一方、レム睡眠のときには、経験したことをかつての記憶と関連づけたり、いつでもスムーズに記憶が引き出せるように紐づけたりと、記憶を整理していると考えられています。
また、ネガティブな感情にとらわれないためにも、忘れることは重要です。
記憶の消去が行われるのも最初の深いノンレム睡眠のときとされていますが、最近の研究でレム睡眠も関わっていることがわかりました。
このように、記憶の整理と定着には、睡眠すべての段階が必要なのです。
試験勉強やスポーツ練習のあとは、とくにしっかり眠って、脳のもつ記憶の働きを助けましょう。
4免疫力を上げて抵抗力を高める。
サイトカインという生理活性物質が体を休ませる指令を出す
短い断眠は交感神経を活発にし、免疫力を上げるという報告もあります。
ですが、睡眠不足による免疫力の低下は明らかです。
免役はホルモンと連動しているので、睡眠不足などでホルモンバランスがくずれると、正常に機能しなくなります。
とくに、代謝に関わる成長ホルモン(グロースホルモン)は、最初のノンレム睡眠が現れないと分泌が激減し、傷ついた細胞の修復に差し支えます。
結果、免疫力が低下し、菌やウイルスが侵入しやすくなってしまうのです。
風邪やインフルエンザにかかると、熱が上がって苦しくなり、とても眠くなります。
これは免疫が正しく機能している証です。
ウイルスが体内に侵入すると、その情報を受け取った免疫細胞が、別の免疫細胞にサイトカインという生理活性物質の一種を出して指令します。

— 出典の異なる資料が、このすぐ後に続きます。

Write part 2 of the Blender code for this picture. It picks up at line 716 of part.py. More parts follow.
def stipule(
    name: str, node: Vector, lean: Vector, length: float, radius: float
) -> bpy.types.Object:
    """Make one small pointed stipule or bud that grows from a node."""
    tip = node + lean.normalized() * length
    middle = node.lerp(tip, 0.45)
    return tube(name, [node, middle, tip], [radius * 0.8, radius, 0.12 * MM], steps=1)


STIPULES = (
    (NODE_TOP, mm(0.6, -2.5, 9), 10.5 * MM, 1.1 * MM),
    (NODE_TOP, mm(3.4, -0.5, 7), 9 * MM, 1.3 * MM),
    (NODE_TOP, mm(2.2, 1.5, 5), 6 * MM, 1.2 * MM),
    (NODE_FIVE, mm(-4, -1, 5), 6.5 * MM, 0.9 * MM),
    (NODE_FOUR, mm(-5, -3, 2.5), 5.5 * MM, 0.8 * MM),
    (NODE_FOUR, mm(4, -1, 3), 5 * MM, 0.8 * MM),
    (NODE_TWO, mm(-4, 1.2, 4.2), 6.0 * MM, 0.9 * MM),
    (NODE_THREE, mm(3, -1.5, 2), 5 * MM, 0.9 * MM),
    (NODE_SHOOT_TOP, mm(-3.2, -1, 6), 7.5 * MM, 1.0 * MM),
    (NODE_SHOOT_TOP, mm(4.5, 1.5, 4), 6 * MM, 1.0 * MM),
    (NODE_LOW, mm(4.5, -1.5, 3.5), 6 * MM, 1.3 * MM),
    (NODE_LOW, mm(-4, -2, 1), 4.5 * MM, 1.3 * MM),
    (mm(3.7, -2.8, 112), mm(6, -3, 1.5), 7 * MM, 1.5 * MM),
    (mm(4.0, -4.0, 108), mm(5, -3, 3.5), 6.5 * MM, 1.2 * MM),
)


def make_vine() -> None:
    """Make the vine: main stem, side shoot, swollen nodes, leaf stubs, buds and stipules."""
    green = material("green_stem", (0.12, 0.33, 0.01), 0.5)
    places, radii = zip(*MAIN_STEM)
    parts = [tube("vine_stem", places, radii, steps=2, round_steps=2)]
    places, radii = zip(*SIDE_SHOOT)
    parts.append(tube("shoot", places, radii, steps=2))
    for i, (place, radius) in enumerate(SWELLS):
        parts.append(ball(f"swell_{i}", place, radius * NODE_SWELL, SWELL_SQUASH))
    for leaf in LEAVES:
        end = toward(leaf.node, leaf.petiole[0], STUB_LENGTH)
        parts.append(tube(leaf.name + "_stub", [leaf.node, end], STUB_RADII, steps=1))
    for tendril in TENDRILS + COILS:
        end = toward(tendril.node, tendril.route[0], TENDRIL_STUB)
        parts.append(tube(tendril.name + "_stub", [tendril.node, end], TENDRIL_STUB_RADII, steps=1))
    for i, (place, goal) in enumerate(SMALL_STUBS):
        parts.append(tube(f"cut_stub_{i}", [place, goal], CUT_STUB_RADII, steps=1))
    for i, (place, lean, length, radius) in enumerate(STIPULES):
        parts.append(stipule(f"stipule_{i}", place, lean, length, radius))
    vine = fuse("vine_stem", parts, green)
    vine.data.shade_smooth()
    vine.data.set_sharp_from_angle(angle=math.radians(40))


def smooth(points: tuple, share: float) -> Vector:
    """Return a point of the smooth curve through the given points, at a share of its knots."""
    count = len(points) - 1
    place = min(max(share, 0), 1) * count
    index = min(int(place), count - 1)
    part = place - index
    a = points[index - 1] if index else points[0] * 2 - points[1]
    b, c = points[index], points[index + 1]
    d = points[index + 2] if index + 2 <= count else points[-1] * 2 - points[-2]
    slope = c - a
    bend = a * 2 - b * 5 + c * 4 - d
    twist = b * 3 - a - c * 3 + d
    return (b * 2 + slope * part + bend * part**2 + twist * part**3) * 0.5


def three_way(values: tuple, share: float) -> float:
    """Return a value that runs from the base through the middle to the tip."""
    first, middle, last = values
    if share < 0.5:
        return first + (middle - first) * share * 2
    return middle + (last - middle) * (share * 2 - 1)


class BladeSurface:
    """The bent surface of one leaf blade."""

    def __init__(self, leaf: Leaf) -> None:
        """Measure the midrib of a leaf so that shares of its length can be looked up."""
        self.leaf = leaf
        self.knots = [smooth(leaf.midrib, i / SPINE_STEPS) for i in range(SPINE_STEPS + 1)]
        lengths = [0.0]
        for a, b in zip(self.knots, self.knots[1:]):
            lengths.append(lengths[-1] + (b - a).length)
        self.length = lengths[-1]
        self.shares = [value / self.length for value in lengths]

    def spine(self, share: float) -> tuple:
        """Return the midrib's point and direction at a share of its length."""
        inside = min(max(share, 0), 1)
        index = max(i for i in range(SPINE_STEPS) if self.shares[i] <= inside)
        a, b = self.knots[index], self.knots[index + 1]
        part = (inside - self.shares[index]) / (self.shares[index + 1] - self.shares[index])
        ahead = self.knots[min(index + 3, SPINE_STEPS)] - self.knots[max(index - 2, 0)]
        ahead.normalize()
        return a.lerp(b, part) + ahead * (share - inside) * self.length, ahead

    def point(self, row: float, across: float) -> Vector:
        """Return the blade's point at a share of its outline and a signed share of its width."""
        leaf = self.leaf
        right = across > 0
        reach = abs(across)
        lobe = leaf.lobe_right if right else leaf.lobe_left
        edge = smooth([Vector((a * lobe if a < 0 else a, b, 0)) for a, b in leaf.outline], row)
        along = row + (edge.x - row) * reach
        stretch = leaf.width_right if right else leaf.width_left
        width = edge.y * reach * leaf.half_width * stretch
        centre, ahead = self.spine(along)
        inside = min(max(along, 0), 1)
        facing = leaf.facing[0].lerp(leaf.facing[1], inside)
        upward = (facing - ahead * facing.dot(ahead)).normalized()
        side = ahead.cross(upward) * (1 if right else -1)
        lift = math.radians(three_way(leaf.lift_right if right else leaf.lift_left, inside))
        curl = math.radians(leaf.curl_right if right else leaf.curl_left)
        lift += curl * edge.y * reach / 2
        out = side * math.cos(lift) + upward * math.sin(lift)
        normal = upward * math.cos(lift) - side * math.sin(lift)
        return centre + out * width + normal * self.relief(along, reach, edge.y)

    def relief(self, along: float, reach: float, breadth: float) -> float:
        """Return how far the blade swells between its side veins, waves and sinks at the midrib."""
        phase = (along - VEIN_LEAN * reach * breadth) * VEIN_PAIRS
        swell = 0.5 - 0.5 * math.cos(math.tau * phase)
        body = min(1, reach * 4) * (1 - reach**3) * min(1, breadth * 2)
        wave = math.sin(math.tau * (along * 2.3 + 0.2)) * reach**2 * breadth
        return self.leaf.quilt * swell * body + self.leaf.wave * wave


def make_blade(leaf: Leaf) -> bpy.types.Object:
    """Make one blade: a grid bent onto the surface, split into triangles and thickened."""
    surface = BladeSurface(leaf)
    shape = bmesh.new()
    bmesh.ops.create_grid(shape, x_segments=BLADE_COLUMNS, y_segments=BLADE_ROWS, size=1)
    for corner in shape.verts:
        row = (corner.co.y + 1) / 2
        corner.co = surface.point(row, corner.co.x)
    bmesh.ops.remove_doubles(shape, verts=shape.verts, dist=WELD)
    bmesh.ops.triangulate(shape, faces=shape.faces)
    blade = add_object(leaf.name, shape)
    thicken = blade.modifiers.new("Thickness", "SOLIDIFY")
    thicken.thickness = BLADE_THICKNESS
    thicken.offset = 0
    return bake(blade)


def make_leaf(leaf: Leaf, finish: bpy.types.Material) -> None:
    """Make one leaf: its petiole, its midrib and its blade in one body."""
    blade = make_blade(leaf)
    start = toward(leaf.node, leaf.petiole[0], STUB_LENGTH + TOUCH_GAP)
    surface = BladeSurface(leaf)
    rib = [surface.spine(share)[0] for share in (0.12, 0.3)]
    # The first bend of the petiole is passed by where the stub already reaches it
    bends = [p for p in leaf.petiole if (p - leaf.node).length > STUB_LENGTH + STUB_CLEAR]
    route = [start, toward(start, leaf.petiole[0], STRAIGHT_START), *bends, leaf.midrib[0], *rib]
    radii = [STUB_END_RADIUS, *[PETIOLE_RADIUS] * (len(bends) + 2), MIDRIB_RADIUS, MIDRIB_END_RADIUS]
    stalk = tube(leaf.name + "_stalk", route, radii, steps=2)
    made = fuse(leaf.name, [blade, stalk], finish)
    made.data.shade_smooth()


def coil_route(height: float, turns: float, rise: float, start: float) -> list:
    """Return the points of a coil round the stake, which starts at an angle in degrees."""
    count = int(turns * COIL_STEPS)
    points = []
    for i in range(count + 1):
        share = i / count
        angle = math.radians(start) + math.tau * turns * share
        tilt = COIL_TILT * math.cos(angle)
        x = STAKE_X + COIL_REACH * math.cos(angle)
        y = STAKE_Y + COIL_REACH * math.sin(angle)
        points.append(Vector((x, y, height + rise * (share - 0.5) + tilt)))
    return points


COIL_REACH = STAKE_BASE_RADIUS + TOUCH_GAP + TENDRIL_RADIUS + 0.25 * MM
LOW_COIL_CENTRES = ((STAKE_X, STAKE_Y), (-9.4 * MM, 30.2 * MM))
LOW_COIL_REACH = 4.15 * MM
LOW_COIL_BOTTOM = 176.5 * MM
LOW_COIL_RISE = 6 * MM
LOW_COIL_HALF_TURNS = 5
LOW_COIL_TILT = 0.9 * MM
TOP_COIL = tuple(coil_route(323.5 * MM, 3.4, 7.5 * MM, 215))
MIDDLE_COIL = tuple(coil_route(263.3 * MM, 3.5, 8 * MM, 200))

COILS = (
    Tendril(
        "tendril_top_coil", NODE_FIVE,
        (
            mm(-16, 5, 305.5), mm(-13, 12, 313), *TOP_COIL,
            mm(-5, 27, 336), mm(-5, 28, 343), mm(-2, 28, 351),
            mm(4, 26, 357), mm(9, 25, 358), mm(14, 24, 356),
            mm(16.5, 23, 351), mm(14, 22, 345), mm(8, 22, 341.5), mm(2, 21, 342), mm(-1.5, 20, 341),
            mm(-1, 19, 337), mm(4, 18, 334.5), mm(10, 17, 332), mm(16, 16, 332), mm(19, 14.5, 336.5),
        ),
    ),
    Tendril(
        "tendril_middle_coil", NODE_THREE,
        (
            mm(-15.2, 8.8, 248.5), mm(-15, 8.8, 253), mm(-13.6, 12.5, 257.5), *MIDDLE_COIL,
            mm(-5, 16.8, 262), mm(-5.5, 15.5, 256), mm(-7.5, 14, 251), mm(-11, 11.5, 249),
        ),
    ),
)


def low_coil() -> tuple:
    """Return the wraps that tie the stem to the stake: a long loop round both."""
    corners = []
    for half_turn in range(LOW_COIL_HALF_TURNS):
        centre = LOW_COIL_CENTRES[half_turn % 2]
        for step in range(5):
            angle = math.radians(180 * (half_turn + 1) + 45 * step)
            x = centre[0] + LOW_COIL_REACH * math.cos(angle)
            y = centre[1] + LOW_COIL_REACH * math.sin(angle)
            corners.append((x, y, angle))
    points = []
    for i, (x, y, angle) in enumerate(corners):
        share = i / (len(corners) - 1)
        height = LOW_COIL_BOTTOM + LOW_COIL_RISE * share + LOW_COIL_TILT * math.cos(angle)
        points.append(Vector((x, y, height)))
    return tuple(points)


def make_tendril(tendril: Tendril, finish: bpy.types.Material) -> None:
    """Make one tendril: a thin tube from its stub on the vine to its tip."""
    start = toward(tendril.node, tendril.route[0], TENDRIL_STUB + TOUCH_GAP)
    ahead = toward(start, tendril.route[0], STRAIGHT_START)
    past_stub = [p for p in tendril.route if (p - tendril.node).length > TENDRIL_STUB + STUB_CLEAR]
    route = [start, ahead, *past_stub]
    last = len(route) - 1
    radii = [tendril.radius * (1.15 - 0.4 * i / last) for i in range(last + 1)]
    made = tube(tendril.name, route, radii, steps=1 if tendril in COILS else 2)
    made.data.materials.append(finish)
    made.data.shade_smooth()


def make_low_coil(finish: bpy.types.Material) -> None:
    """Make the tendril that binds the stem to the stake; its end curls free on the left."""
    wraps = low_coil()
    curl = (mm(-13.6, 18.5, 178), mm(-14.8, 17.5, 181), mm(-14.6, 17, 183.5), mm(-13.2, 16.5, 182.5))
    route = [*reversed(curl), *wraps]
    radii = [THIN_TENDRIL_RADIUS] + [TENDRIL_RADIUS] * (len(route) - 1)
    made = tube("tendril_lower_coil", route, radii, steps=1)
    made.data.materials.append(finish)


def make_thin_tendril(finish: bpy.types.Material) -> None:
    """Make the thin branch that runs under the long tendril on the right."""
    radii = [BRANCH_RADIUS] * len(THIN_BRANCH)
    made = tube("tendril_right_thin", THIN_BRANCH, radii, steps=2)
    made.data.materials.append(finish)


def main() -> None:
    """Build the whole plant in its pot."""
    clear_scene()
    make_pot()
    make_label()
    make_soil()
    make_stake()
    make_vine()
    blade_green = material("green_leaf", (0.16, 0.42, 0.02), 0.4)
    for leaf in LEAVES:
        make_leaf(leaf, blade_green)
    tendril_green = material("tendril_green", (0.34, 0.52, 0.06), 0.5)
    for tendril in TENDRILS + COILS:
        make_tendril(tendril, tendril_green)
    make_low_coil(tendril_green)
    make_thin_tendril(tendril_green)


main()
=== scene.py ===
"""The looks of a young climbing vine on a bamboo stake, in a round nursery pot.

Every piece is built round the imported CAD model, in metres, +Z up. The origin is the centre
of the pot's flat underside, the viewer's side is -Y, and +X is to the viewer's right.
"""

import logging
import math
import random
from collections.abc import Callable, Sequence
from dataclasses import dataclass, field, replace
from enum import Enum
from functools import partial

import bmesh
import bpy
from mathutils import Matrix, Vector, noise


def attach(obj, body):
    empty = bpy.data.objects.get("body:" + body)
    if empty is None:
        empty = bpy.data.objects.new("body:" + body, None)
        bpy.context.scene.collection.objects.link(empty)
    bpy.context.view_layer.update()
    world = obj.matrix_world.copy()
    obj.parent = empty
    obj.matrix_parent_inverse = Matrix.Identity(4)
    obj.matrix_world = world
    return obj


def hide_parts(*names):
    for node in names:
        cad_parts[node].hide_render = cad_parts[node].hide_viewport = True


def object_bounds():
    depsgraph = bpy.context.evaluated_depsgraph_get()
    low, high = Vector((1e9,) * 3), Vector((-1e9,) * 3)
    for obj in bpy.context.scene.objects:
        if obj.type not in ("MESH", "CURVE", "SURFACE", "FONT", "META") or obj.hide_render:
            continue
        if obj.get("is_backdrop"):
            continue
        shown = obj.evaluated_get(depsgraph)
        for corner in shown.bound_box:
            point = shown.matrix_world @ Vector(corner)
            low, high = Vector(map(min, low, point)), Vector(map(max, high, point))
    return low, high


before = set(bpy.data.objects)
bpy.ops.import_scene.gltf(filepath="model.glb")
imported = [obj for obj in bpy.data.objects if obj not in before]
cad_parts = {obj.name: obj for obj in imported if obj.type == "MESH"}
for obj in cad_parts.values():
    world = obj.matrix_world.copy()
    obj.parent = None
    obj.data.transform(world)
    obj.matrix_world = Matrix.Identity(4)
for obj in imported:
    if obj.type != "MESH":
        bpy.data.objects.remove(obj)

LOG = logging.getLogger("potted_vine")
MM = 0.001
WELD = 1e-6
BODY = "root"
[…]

すると、指令を受けた細胞が、ウイルスに感染した細胞への攻撃をはじめます。
このときサイトカインは、免役細胞が十分に機能してウイルスと闘えるよう、体温を上げ、体を休めるなどといった指令も出してサポートしています。
そのため熱が出たり、眠くなったりするのです。
免役が正しく機能するよう、適切な睡眠で体を整えておくことも大切なのです。
5脳の老廃物を除去する
人の体を構成する37兆個もの細胞はそれぞれ代謝を行い、それにともなって老廃物が生じます。

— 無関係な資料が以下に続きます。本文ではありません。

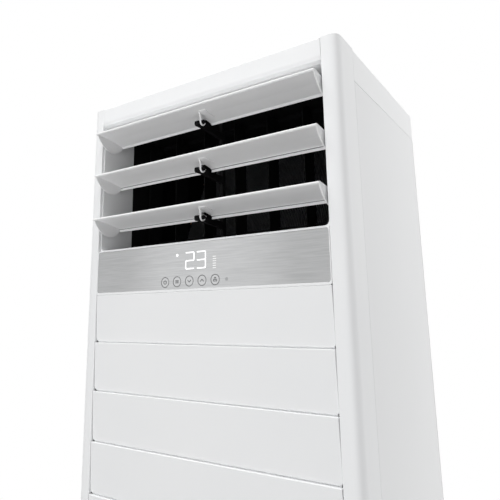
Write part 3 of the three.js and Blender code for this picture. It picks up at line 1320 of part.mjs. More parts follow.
addPiece('duct_partition', ductPartition(), zincSteel());
addPiece('blower_deck', blowerDeck(), zincSteel());
addPiece('scroll_rear', scrollRear(), zincSteel());
addPiece('scroll_front', scrollFront(), zincSteel());
const wheel = addPiece('blower_wheel', blowerWheel(), greyPlastic());
wheel.position.set(BLOWER_X, WHEEL_BACK, BLOWER_Z);
wheel.rotation.x = Math.PI / 2;
const motor = addPiece('fan_motor', fanMotor(), zincSteel());
motor.position.set(BLOWER_X, SCROLL_BACK + MOTOR_GAP, BLOWER_Z);
motor.rotation.x = Math.PI / 2;
addPiece('motor_bracket', motorBracket(), zincSteel());

addPiece('control_box', controlBox(), zincSteel());
addPiece('control_box_cover', controlBoxCover(), zincSteel());
addPiece('control_board', controlBoard(), board());

addPiece('fascia_frame', fasciaFrame(), whiteShell());
addPiece('fascia_plate', fasciaPlate(), brushedSilver());
addPiece('display_board', displayBoard(), board());
KEYS.forEach((name, i) => {
  const cap = addPiece(`key_${name}`, key(), brushedSilver());
  cap.position.set(keyX(i), FRONT + 0.6, KEY_Z);
  cap.rotation.x = Math.PI / 2;
});
addPiece('upper_panel', upperPanel(), whiteShell());
addPiece('cross_rail', crossRail(), zincSteel());
addPiece('intake_grille', intakeGrille(), whiteShell());
addPiece('air_filter_left', airFilter(-1), greyPlastic());
addPiece('air_filter_right', airFilter(1), greyPlastic());

addPiece('pipe_grommet', pipeGrommet(), rubber());
addPiece('cable_gland', cableGland(), rubber());
addPiece('wall_bracket', wallBracket(), zincSteel());

export default cabinet;
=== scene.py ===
"""Floor standing air conditioner: finishes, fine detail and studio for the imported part.

Everything is in metres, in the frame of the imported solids: +Z up, the front faces -Y,
and the origin lies on the floor under the middle of the cabinet.
"""

import math

import bmesh
import bpy
from mathutils import Matrix, Vector


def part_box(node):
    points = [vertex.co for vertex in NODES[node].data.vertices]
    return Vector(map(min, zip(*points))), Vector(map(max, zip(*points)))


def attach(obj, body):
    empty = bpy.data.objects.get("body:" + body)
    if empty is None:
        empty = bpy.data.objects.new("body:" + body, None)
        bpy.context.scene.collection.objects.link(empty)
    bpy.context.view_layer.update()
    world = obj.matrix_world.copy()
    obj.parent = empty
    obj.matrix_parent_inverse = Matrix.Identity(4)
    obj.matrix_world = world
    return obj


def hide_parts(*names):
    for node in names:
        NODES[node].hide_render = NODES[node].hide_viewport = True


bl_info = {
    "name": "Floor Standing Air Conditioner",
    "version": (1, 0, 0),
    "blender": (4, 5, 0),
    "location": "3D View > Sidebar > Conditioner",
    "description": "Dresses a floor standing air conditioner in its finishes and fine detail",
    "category": "Object",
}

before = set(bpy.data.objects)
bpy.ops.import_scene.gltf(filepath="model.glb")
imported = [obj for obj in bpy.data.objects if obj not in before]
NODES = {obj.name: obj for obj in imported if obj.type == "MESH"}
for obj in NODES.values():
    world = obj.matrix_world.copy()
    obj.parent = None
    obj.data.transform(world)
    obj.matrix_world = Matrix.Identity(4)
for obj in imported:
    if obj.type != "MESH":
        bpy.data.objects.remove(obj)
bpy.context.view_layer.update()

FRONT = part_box("pillar_left")[0].y  # the cabinet's front plane
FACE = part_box("fascia_plate")[0].y  # front face of the silver plate


# ---- Shader sums ----------------------------------------------------------------------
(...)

老廃物はリンパ組織などを摂宇して、細胞外へ排出されます。
脳の重さは成人で約1200~1400グラムと、体重のたった2%程度にもかかわらず、ほぼ休みなく活動するため、体全体の約18%ものエネルギーを消費していると言われています。
代謝が活発に行われると、そのぶん老廃物も多く生じます。
ところが、脳にはリンパ組織がありません。
その代わりに脳の老廃物は脳内をめぐる脳せき髄液という液体で、洗い流されています。
この働きを、グリンパティックシステムといいます。
老廃物の除去はおもに睡眠中に行われているため、睡眠不足が続くと老廃物の処理が十分にできなくなり、蓄積されてしまいます。
なかでも、使い終わったたんぱく質(アミロイドβ前駆体)の代謝によって生じる老廃物、アミロイドβがたまると、脳に老人斑というシミをつくり、アルツハイマー型認知症の原因となると考えられています。
アミロイドβの蓄積は高齢になってからではなく、認知症発症の20年も前からはじまるといわれます。
若い頃からたまった睡眠不足が認知症に影響すると考えられるのです。